The South held fast her place that day, though 3 years of warring had taken its toll on the cause and soon it would end, for the North had far more advantages. The reenactment, though abbreviated, gives a taste of the incredible bravery that compelled these men and their deep conviction in what they believed. Unfortunately, the Civil War has been reduced to slavery issues in so many of our history books and to who ever wants to make a convenient point based on half-truths. There was so very much more to the causes of both sides. When you come to a reenactment, you can begin to understand them. This end, better education, motivates these groups of everyday accountants, artists, doctors, truck drivers and computer techs to give 100%. (Actually it’s a boys will be boys day of fun, too) What they give of time, energy, funds and commitment to make history come alive is nothing short of amazing. Next time you are in an old battlefield or standing on a bullet riddled rampart, read the plaques there, but more importantly take a moment to listen to the murmurings of the field. They have some incredible stories to tell.

  • Total miles: 246
  • Total cost: $23.00
  • $ 12.00 for meals.
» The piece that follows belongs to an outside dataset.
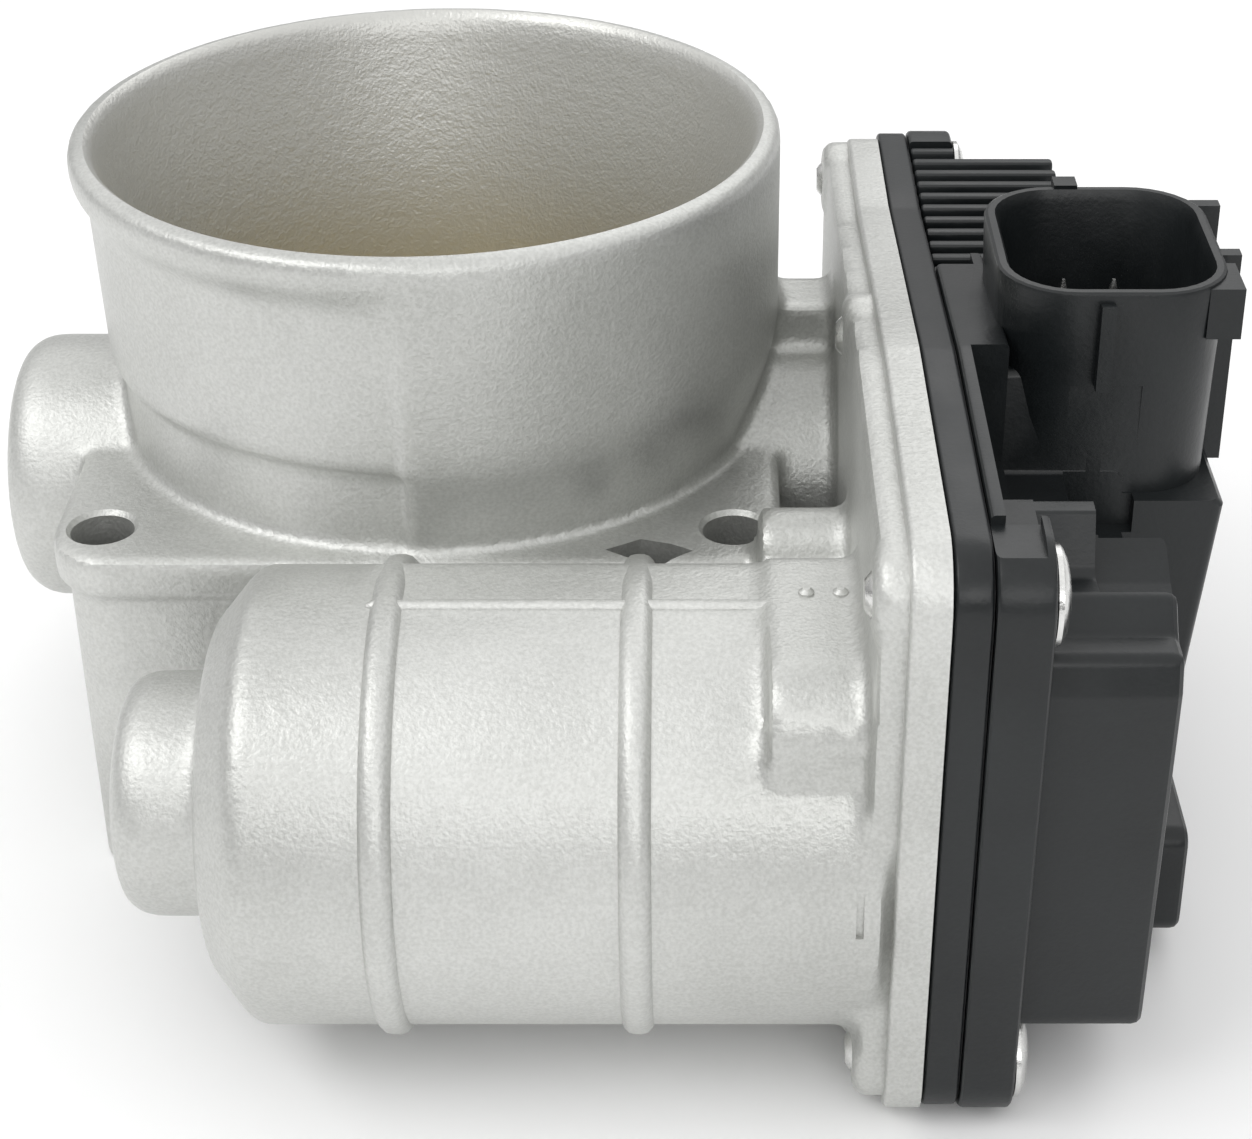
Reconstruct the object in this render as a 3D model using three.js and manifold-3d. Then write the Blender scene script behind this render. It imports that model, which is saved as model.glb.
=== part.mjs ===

Okay, I picked up the tab today.
  • $0.00 for the event. Not bad for all day live (or dead) entertainment.
  • $11.00 for gas. Just a tank for the day.

There you have it. Florida in a nutshell and not one beach, not one hammock, not one sun burnt tale to tell. Not one typical scene of palms swaying in the sea breezes. Florida is a lot of things the tourist board doesn’t seem to catch a glimpse of. Of course, you don’t want to visit to take care of such mundane things as I did on my treks, but it is great to know that there is more to this state than Mickey and friends, a whole lot more.

  • Total miles: 1,273
  • Total cost: $208.00, not bad for 4 weekends of fun.